The Lakers (17-21) have struggled this season as a team to play defense, and Horry put a sizable share of the blame on Bryant.

"That's the only reason you won two games, you solved the problem," continued Horry, speaking of Bryant's move to covering point guards Kyrie Irving of the Cleveland Cavaliers and Brandon Jennings of the Milwaukee Bucks.

Jokes flew around the internet over the last four days as the Lakers declared Sunday’s game against Cleveland as the team’s first real game of the season, and their triumphant turn against Milwaukee as a follow-up, but that’s just fine. It’s been a strange season, to say the absolute least, with nothing seeming constant save for Bryant’s amazing play on the offensive end and terrible play (as even ardent Laker fans have noticed) on the defensive end.

Bryant was fantastic on Kyrie Irving on Sunday, though.
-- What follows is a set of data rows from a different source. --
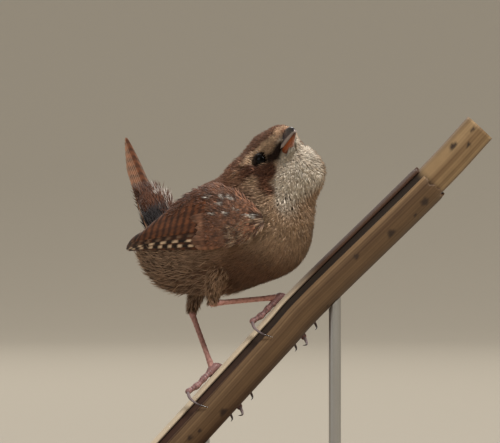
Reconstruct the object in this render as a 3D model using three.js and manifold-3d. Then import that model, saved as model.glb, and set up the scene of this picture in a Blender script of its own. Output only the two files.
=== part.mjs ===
// A Eurasian wren, life size, gripping a short cut length of reed that two rods hold over a round base.
// Millimetres, +Z up. +X is to the right as the bird is seen from its near (right) side, +Y is away.
// The origin is the middle of the base's underside. Nothing moves: it is a still model.

import * as THREE from "three";
import { mergeVertices } from "three/addons/utils/BufferGeometryUtils.js";
import Module from "manifold-3d";

const wasm = await Module();
wasm.setup();

// Clearances and fineness
const GAP = 0.15; // between neighbouring pieces
const BODY_SIDES = 30; // points round a body section
const LIMB_SIDES = 7; // points round a leg or toe
const CLAW_SIDES = 6;
const UP = new THREE.Vector3(0, 0, 1);

// Body: middle of the trunk, the way it faces and its lean, 18 degrees nose up
const TRUNK_CENTRE = [-5.85, 3.0, 70.5];
const BODY_FORWARD = [0.808, -0.505, 0.304];
const BODY_LEFT = [0.53, 0.848, 0];

// Head: point between the eyes. It looks out over the right shoulder, bill raised, rolled a little
const HEAD_CENTRE = [7.46, -5.5, 90.4];
const HEAD_FORWARD = [0.179, -0.89, 0.42];
const HEAD_LEFT = [0.903, 0.318, 0.288];

// Tail: cocked 64 degrees above level
const TAIL_ROOT = [-20.6, 12.2, 69.6];
const TAIL_ALONG = [-0.372, 0.232, 0.899];
const TAIL_LENGTH = 28.5;

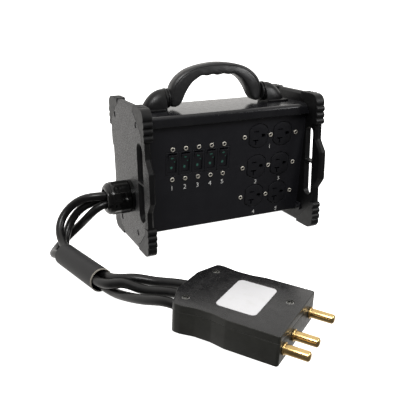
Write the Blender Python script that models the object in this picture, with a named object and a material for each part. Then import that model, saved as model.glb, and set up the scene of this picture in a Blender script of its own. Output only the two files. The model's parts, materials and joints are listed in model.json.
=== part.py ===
"""Portable power distribution box with a flat three pin stage plug on three cables.

Metres, +Z up. The box stands on z = 0, its front panel looks towards -Y, and +X is to the right
seen from the front. The origin is under the middle of the box, grips and corner guards included.
"""
from math import asin, cos, pi, radians, sin, sqrt, tan

import bmesh
import bpy
from mathutils import Euler, Vector

# Clearance between pieces that touch or fit into each other.
GAP = 0.0003

# End plates.
BOX_WIDTH = 0.2672
PLATE_THICK = 0.0104
PLATE_DEPTH = 0.1465
PLATE_HEIGHT = 0.1974
PLATE_CORNER = 0.015
OUTER_BEVEL_WIDTH = 0.007
OUTER_BEVEL_DEPTH = 0.0015
INNER_CHAMFER = 0.003

# Hand slot, the grip in front of it, and the shallow recess at the back.
SLOT_LOW = 0.049
SLOT_HIGH = 0.150
SLOT_WIDTH = 0.0168
SLOT_CHAMFER = 0.003
SLOT_WEB = 0.0024
GRIP_STRIP = 0.0083
GRIP_OUT = 0.0122
GRIP_LOW = 0.063
GRIP_HIGH = 0.1346
GRIP_SLOPE = 0.0162
RECESS_DEEP = 0.006
RECESS_LOW = 0.067
RECESS_HIGH = 0.1304
RECESS_SLOPE = 0.008

# Corner guards.
GUARD_LEG_UP = 0.041
GUARD_LEG_BACK = 0.0393
GUARD_OUT = 0.0034
GUARD_TOP_OUT = 0.0014
GUARD_VALLEY = 0.0004
GUARD_SEAT = 0.0025
GUARD_OUTER_FLANGE = 0.002
GUARD_INNER_FLANGE = 0.0023
GUARD_STRIP = 0.008
GUARD_WEB = 0.0312
GUARD_WEB_DROP = 0.0115
GUARD_WEB_LEAN = 0.0015
GUARD_TAIL_DROP = 0.0075
LOBES_UP = 3
LOBES_BACK = 3

# Sheet metal box between the plates.
WALL_THICK = 0.0024
SHEET = 0.002
PAN_BOTTOM = 0.0172
PAN_BEND = 0.004
PANEL_TILT = radians(7.1)
PANEL_MID_HEIGHT = 0.0969
PANEL_MID_FORWARD = 0.0386
COVER_TOP = 0.183
COVER_LIP = 0.1685
PAN_BEHIND_LIP = 0.0035
COVER_FORWARD = 0.054
COVER_BEND = 0.0035
HEM_RADIUS = 0.0016

# Screws that hold the end plates to the inner walls.
TOP_SCREW_Y = 0.0465
TOP_SCREW_Z = 0.1745
LOW_SCREW_Y = 0.0358
LOW_SCREW_Z = 0.0253
SCREW_RADIUS = 0.0019
SCREW_HEAD_RADIUS = 0.0039
SCREW_HEAD_THICK = 0.002
SCREW_SUNK = 0.0008
SCREW_PLAY = 0.0004
LOW_NUT_RADIUS = 0.0032
LOW_NUT_THICK = 0.0022
EAR_MARGIN = 0.006

# Duplex receptacles, each turned on its side.
DUPLEX_FROM_RIGHT = 0.0678
DUPLEX_PITCH = 0.0458
DUPLEX_COUNT = 3
FACE_SPACING = 0.0389
FACE_WIDTH = 0.0286
FACE_HEIGHT = 0.0343
FACE_PROUD = 0.0008
FACE_PLAY_X = 0.0005
FACE_PLAY_Z = 0.0007
DUPLEX_SCREWS = 0.0833
YOKE_LENGTH = 0.106
YOKE_HEIGHT = 0.019
YOKE_THICK = 0.0014
DUPLEX_BODY_LENGTH = 0.070
DUPLEX_BODY_HEIGHT = 0.0324
DUPLEX_BODY_DEPTH = 0.026
BLADE_OFFSET = 0.00635
BLADE_BACK = 0.004
GROUND_FORWARD = 0.0079
BLADE_LENGTH = 0.0074
BLADE_SLOT = 0.0019
NEUTRAL_LENGTH = 0.0086
NEUTRAL_SLOT = 0.0022
NEUTRAL_BRANCH = 0.0062
GROUND_LENGTH = 0.0064
GROUND_WIDTH = 0.0052
CONTACT_DEPTH = 0.012
DEVICE_SCREW_RADIUS = 0.0017
DEVICE_HEAD_RADIUS = 0.0034
DEVICE_HEAD_THICK = 0.0012

# Rocker circuit breakers.
BREAKER_COUNT = 5
BREAKER_PITCH = 0.01905
BREAKERS_FROM_LEFT = 0.0884
BREAKER_MID_UP = 0.0185
BREAKER_WIDTH = 0.0186
BREAKER_HEIGHT = 0.054
BREAKER_DEPTH = 0.040
BREAKER_SCREWS = 0.0432
BEZEL_HEIGHT = 0.0326
ROCKER_MID_UP = 0.0206
ROCKER_WIDTH = 0.012
ROCKER_LENGTH = 0.0252
ROCKER_TILT = radians(8)
ROCKER_AXIS_IN = 0.007
ROCKER_LOW_FACE = 0.0016
ROCKER_THICK = 0.0079
POCKET_PLAY = 0.00035
POCKET_DEPTH = 0.0145
TRUNNION_RADIUS = 0.0013
TRUNNION_REACH = 0.002

# Bars inside the box.
LINE_BAR_HEIGHT = 0.012
LINE_BAR_THICK = 0.002
BAR_LENGTH = 0.080
BAR_WIDTH = 0.010
BAR_HEIGHT = 0.008
BARS_FROM_LEFT = 0.0786
BAR_SPACING = 0.022
INSULATOR_HEIGHT = 0.012
GROUND_FOOT_HEIGHT = 0.004
GROUND_FOOT_LENGTH = 0.008
BAR_SCREWS = 7
BAR_SCREW_RADIUS = 0.0024
BAR_SCREW_HEIGHT = 0.002

# Handle, its pods and its pins.
HANDLE_AXIS_Z = 0.1983
HANDLE_TOP = 0.2433
HANDLE_HALF_SPAN = 0.0705
HANDLE_DEPTH = 0.0252
# Right half of the arch, from the middle of the grip to the foot, as shares of the half span and of
# the rise above the hinge axis: outer edge across and up, inner edge across and up, share of depth.
HANDLE_ARCH = (
    (0.0, 1.0, 0.0, 0.62, 1.0), (0.227, 0.976, 0.184, 0.62, 1.0), (0.462, 0.911, 0.362, 0.60, 1.0),
    (0.674, 0.796, 0.511, 0.489, 1.0), (0.851, 0.60, 0.617, 0.322, 1.0), (0.953, 0.40, 0.695, 0.133, 0.97),
    (0.996, 0.20, 0.755, -0.067, 0.9), (1.0, -0.044, 0.794, -0.165, 0.84), (0.99, -0.175, 0.83, -0.225, 0.72),
    (0.955, -0.262, 0.88, -0.268, 0.5),
)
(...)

And dogged to a ridiculous degree against Brandon Jennings on Tuesday, so much so that Jennings offered up this observation:

"It was probably the best defense somebody's ever played on me since I've been in the league."

I wouldn’t argue with that. The same tenacity that Bryant usually applies to getting his own shot on the other end worked against Jennings on the defensive side of things. It reminded of the late-season defensive run Bryant made during the 1999-00 campaign, his first year as a champion, one that saw him play startling and dominant defense at times.

Through the years, starting with the Lakers’ failed attempts at defending their title in 2003 and winning again in 2004, Kobe has fallen back. He’s turned his head. He’s left Manu Ginobili in a position to cut and then score. And though coaches continually vote him onto the All-Defensive Team, both the eye test and advanced metrics suggest that those coaches were giving him nearly a decade-long ceremonial honor.

It’s pretty simple – Kobe Bryant does his best when people are paying attention to him. It’s why he takes hero-ball shots that rarely go in at the end of games, and makes 30 percent of them when everyone else makes 25 percent of them. It’s why he gives himself nicknames and makes deliberate statements on Facebook and elaborate pronouncements on Twitter. He’s the NBA’s version of an only child. Warren Beatty’s quote about Madonna, about there being no point to her doing anything off camera, springs to mind.

Which is great! That’s why we reveled in the mess, the strange meta-meta-meta mess, that was “Kobe Doin’ Work.” It’s why he remains so fascinating. It’s why the future is so promising: Kobe Bryant, in an offensive year that might rank as his finest that was paired with a defensive year that ranked as his worst, may completely switch those two in the second half of 2012-13. He might let Steve Nash, Dwight Howard and Pau Gasol carry things offensively, while he focuses on shutting down players that were still sucking their thumbs when Bryant entered the league. I’m giddy at the prospect.

Why did this take so long? Why was coach Mike D’Antoni such a weenie so meek in assessing his leader’s work on the defensive end? None of this matters right now. What counts are the Lakers’ final 44 games, the fact that they’ll have to win nearly 30 of them just to make the postseason, and the hope that Kobe Bryant keeps this up.

If he does, he’ll have earned that All-Defensive nod. Even if he did take the first 36 games off.